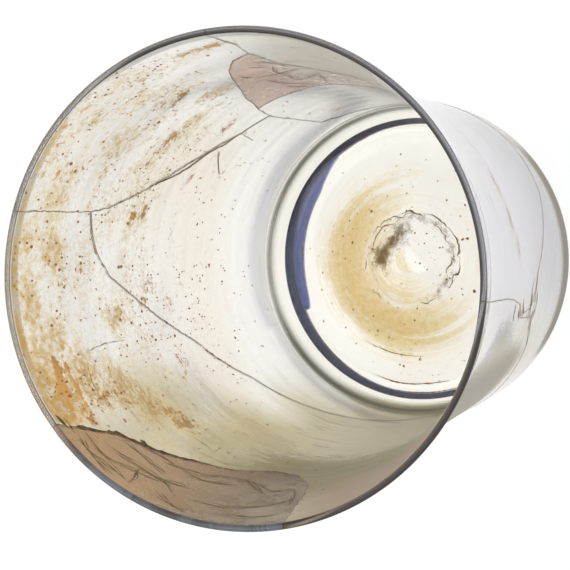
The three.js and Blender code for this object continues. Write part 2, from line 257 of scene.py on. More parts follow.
def surface(azimuth, reach, inside):
    """Points of the outer or the inner face of the whole vessel."""
    z = TURN_TOP + reach - WALL_START
    on_wall = reach >= WALL_START
    on_dome = reach <= DOME_RADIUS
    angle = np.clip((reach - DOME_RADIUS) / TURN_LENGTH, 0, 1) * math.pi / 2
    lip = smooth(z, WALL_TOP - LIP_RISE, WALL_TOP)
    widen = MOUTH_RADIUS - wall_radius(WALL_TOP)
    thick = WALL_THICKNESS + (LIP_THICKNESS - WALL_THICKNESS) * lip
    inset = WALL_THICKNESS if inside else 0
    lift = BASE_THICKNESS if inside else 0
    turn_radius = DOME_RADIUS + (TURN_WIDTH - inset) * np.sin(angle)
    turn_z = TURN_TOP - (TURN_HEIGHT - lift) * np.cos(angle)
    wall = wall_radius(np.clip(z, TURN_TOP, WALL_TOP)) + widen * lip - (thick if inside else 0)
    radius = np.where(on_dome, reach, np.where(on_wall, wall, turn_radius))
    dome_z = underside(np.minimum(reach, DOME_RADIUS)) + lift
    height = np.where(on_dome, dome_z, np.where(on_wall, z, turn_z))
    rise = np.clip((z - TURN_TOP) / (WALL_TOP - TURN_TOP), 0, 1)
    sway = np.sin(2 * azimuth + 0.6) + 0.5 * np.sin(3 * azimuth + 5 * rise)
    drift = DRIFT * np.sin(math.pi * rise) * sway
    phase = 2 * math.pi * z / RIPPLE_LENGTH + azimuth + 1.4 * np.sin(2 * azimuth) + (2 if inside else 0)
    ripple = RIPPLE * np.sin(phase) * smooth(rise, 0.02, 0.15) * smooth(1 - rise, 0.02, 0.1)
    rings = np.sin(2 * math.pi * reach / BASE_RIPPLE_LENGTH + azimuth + (1 if inside else 0))
    flat = smooth(reach, 3 * MM, 12 * MM) * smooth(WALL_START - reach, 4 * MM, 12 * MM)
    height = height + BASE_RIPPLE * rings * flat
    if not inside:
        height = height - np.where(on_dome, scar_ridge(azimuth, radius), 0)
    return around(azimuth, radius + drift + ripple, height)


def refined(name, seed):
    """A break line with short steps and a slightly uneven course, as radians and metres."""
    rng = np.random.default_rng(seed)
    corners = [(math.radians(azimuth), share * HEIGHT) for azimuth, share in BREAKS[name]]
    return uneven(corners, rng)


def uneven(corners, rng):
    """A line through corners with short steps, each moved a little sideways."""
    points = []
    for (a0, z0), (a1, z1) in zip(corners, corners[1:]):
        radius = float(wall_radius(np.array((z0 + z1) / 2)))
        along = np.array([(a1 - a0) * radius, z1 - z0])
        length = float(np.hypot(*along))
        across = np.array([-along[1] / radius, along[0]]) / length
        count = max(1, round(length / LINE_STEP))
        for k in range(count):
            share = k / count
            shift = rng.normal() * LINE_JITTER if k else 0
            start = np.array([a0 + (a1 - a0) * share, z0 + (z1 - z0) * share])
            points.append(start + across * shift)
    points.append(np.array(corners[-1]))
    line = np.array(points)
    return cut_at_lip(cut_at_lip(line)[::-1])[::-1]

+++

» Exercise description
Print the listing above in full, exactly as it is.

» Solved exercise
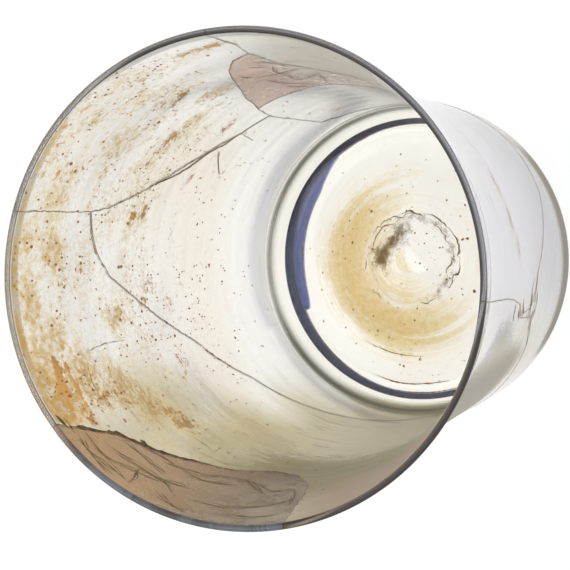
The three.js and Blender code for this object continues. Write part 2, from line 257 of scene.py on. More parts follow.
def surface(azimuth, reach, inside):
    """Points of the outer or the inner face of the whole vessel."""
    z = TURN_TOP + reach - WALL_START
    on_wall = reach >= WALL_START
    on_dome = reach <= DOME_RADIUS
    angle = np.clip((reach - DOME_RADIUS) / TURN_LENGTH, 0, 1) * math.pi / 2
    lip = smooth(z, WALL_TOP - LIP_RISE, WALL_TOP)
    widen = MOUTH_RADIUS - wall_radius(WALL_TOP)
    thick = WALL_THICKNESS + (LIP_THICKNESS - WALL_THICKNESS) * lip
    inset = WALL_THICKNESS if inside else 0
    lift = BASE_THICKNESS if inside else 0
    turn_radius = DOME_RADIUS + (TURN_WIDTH - inset) * np.sin(angle)
    turn_z = TURN_TOP - (TURN_HEIGHT - lift) * np.cos(angle)
    wall = wall_radius(np.clip(z, TURN_TOP, WALL_TOP)) + widen * lip - (thick if inside else 0)
    radius = np.where(on_dome, reach, np.where(on_wall, wall, turn_radius))
    dome_z = underside(np.minimum(reach, DOME_RADIUS)) + lift
    height = np.where(on_dome, dome_z, np.where(on_wall, z, turn_z))
    rise = np.clip((z - TURN_TOP) / (WALL_TOP - TURN_TOP), 0, 1)
    sway = np.sin(2 * azimuth + 0.6) + 0.5 * np.sin(3 * azimuth + 5 * rise)
    drift = DRIFT * np.sin(math.pi * rise) * sway
    phase = 2 * math.pi * z / RIPPLE_LENGTH + azimuth + 1.4 * np.sin(2 * azimuth) + (2 if inside else 0)
    ripple = RIPPLE * np.sin(phase) * smooth(rise, 0.02, 0.15) * smooth(1 - rise, 0.02, 0.1)
    rings = np.sin(2 * math.pi * reach / BASE_RIPPLE_LENGTH + azimuth + (1 if inside else 0))
    flat = smooth(reach, 3 * MM, 12 * MM) * smooth(WALL_START - reach, 4 * MM, 12 * MM)
    height = height + BASE_RIPPLE * rings * flat
    if not inside:
        height = height - np.where(on_dome, scar_ridge(azimuth, radius), 0)
    return around(azimuth, radius + drift + ripple, height)


def refined(name, seed):
    """A break line with short steps and a slightly uneven course, as radians and metres."""
    rng = np.random.default_rng(seed)
    corners = [(math.radians(azimuth), share * HEIGHT) for azimuth, share in BREAKS[name]]
    return uneven(corners, rng)


def uneven(corners, rng):
    """A line through corners with short steps, each moved a little sideways."""
    points = []
    for (a0, z0), (a1, z1) in zip(corners, corners[1:]):
        radius = float(wall_radius(np.array((z0 + z1) / 2)))
        along = np.array([(a1 - a0) * radius, z1 - z0])
        length = float(np.hypot(*along))
        across = np.array([-along[1] / radius, along[0]]) / length
        count = max(1, round(length / LINE_STEP))
        for k in range(count):
            share = k / count
            shift = rng.normal() * LINE_JITTER if k else 0
            start = np.array([a0 + (a1 - a0) * share, z0 + (z1 - z0) * share])
            points.append(start + across * shift)
    points.append(np.array(corners[-1]))
    line = np.array(points)
    return cut_at_lip(cut_at_lip(line)[::-1])[::-1]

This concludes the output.